= Telephassa =

Lunar epithet in Greek mythology

Telephassa (/ˌtɛlᵻˈfæsə/; Τηλέφασσα), also spelled Telephaassa (/ˌtɛlᵻfiˈæsə/; Τηλεφάασσα) and Telephe (/ˈtɛlᵻfiː/; Τηλέφη), is a lunar epithet in Greek mythology that is sometimes substituted for Argiope the wife of Agenor, according to his name a "leader of men" in Phoenicia, and mother of Cadmus.

== Family ==
In one account, Telephassa was a descendant of Libya herself. In a version of the myth, Telephe was called the daughter of Epimedusa who was otherwise unknown.

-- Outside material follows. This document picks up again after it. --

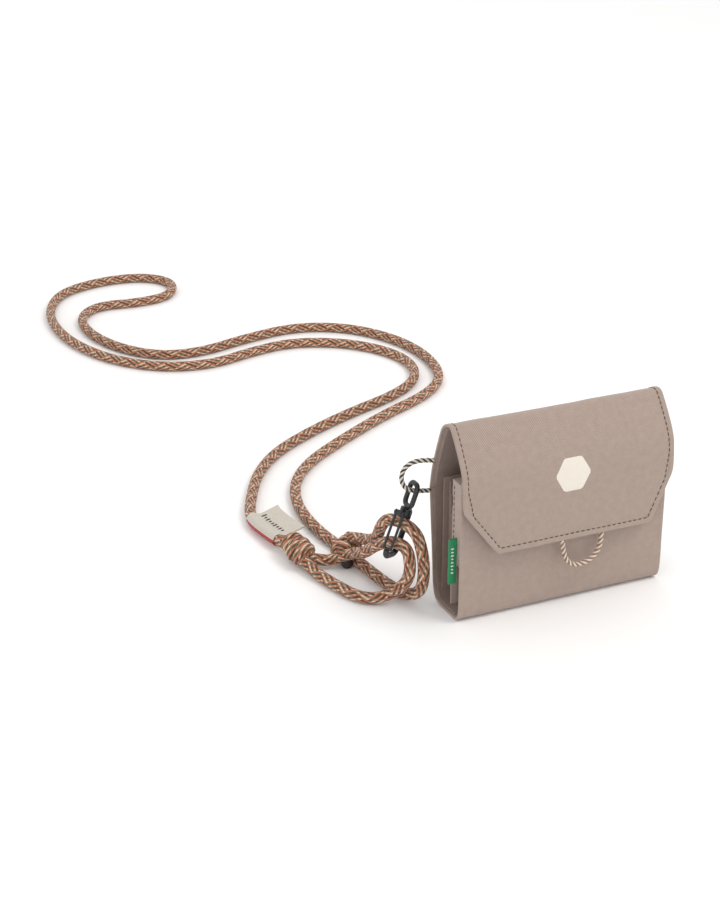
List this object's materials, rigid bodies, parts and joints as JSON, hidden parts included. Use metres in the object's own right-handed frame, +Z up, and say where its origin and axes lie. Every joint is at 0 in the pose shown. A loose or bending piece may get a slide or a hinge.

Telephassa had several children, including Europa, Cilix, Cadmus, Thasus, and Phoenix. Thasus is sometimes said to be her grandchild by Cilix. Her husband was Agenor or perhaps Phoenix in a version in which Cadmus and Europa and their brothers are children of Phoenix. In the latter's version, Peirus, Phoenice and Astypale were included as Phoenix's offsprings.

== Mythology ==
Telephassa gave to her daughter, Europa, the basket of gold which was made by Hephaestus. This gift was originally bestowed by Poseidon to Libya who in turn gave this to Telephassa by the account of their blood relation."Now Europa's basket was of gold, an admirable thing, a great marvel and a great work of Hephaestus, given of him unto Libya the day the Earth-Shaker took her to his bed, and given of Libya unto the fair beauteous Telephassa because she was one of her own blood; and so the virgin Europa came to possess the renownèd gift, being Telephassa was her mother."Zeus saw Europa gathering flowers, transformed himself into a white bull, and carried her away to the island of Crete. He then revealed his true identity and Europa became the first queen of Crete. Telephassa accompanied her son Cadmus on a quest to find Europa. The mother and son traveled to the islands of Rhodes and Thera before arriving in Thrace, where Telephassa fell ill and died. "On Samothrace... the mother was called Elektra or Elektryone", Karl Kerenyi notes. After burying his mother, Cadmus was told of the oracle of Delphi by the Thracians. Upon consulting the oracle, he was advised to travel until encountering a cow. He was to follow this cow and to found a city where the cow would lie down; this city became Thebes. Cilix, Europa's other brother, also searched for her and settled down in southern Asia Minor. The land was called Cilicia after him.